The Symphonic Concerto for Piano and Orchestra (1935) by Manolis Kalomiris: Reaffirming the National-Ideal Topos Through the (Old) Western Canon

  • Giorgos Sakallieros Aristotle University of Thessaloniki, School of Music Studies
Keywords: Greek art music, piano concerto typology, modality, folk song, texture, variation, fugue, national identity, self-referential portrayal


Manolis Kalomiris’s Symphonic Concerto for piano and orchestra (1935) consolidates the virtuosic piano performance and the complexity of romantic symphonic texture with the appearance of authentic Greek folk material, its westernized treatments, and symbolic self-references arising from the Greek National School principles. The work is critically examined through historical and analytical perspectives, aiming at a better understanding of the composer’s aspirations expressing the indigenous artistic, cultural and political circumstances of the period when it was completed. Examples of the relative Greek and international “concertante” repertoire, from the late 19th to the mid-20th century, are also taken into comparative consideration.

Author Biography

Giorgos Sakallieros, Aristotle University of Thessaloniki, School of Music Studies

Giorgos Sakallieros is Associate Professor of historical musicology at the School of Music Studies, Aristotle University of Thessaloniki, Greece. He holds a PhD in musicology from the Faculty of Music, University of Athens. He also studied composition and advanced music theory.

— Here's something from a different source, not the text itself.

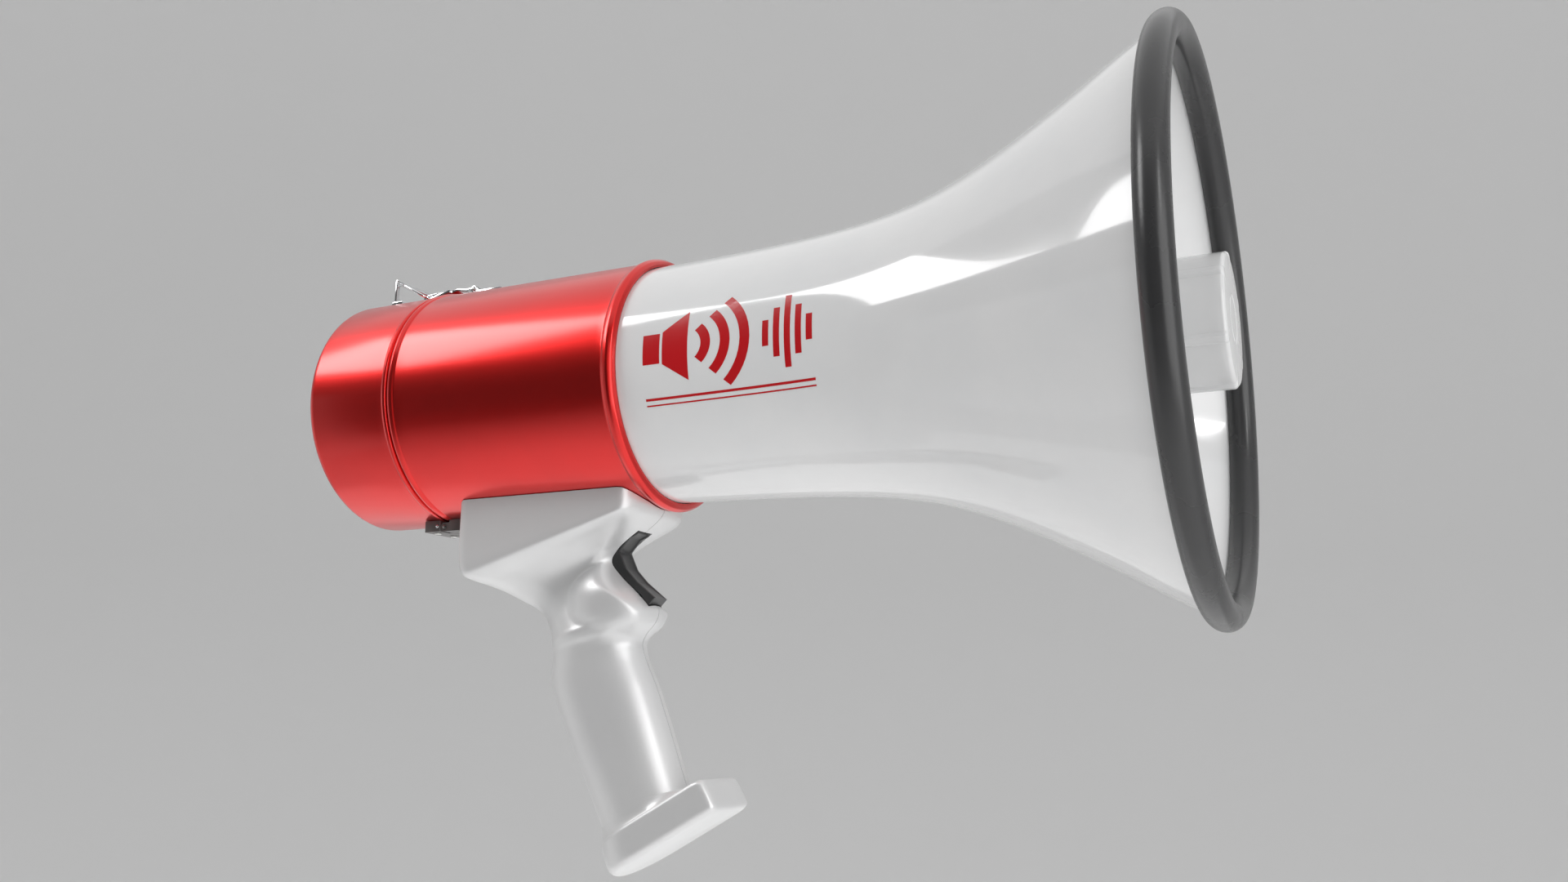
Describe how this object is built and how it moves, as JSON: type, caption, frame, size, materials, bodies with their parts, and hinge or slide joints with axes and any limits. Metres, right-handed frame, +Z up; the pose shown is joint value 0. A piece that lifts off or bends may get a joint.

His publications include the books Dimitri Mitropoulos and His Works in the 1920s. The Introduction of Musical Modernism in Greece (Athens: Hellenic Music Centre, 2016 – 1st Prize for Musicological Monograph by the Union of Greek Music and Theatre Critics, 2018) and Yiannis Constantinidis (1903–1984): His Life, Works and Compositional Style (Thessaloniki: University Studio Press, 2010), many articles, and contributions to Grove Music Online. His research mainly focuses in Greek art music (19th-20th cent.), through historical, analytical and interdisciplinary perspectives. He is also an active composer with more than 30 titles, several of them having been awarded in national competitions. He has collaborated in international research programs with major European institutions (IRCAM, ZKM, Onassis Foundation). He is a member of the International Musicological Society (IMS), of the Society of Interdisciplinary Musicology (SIM), of the Hellenic Musicological Society, and of the Greek Composers Union.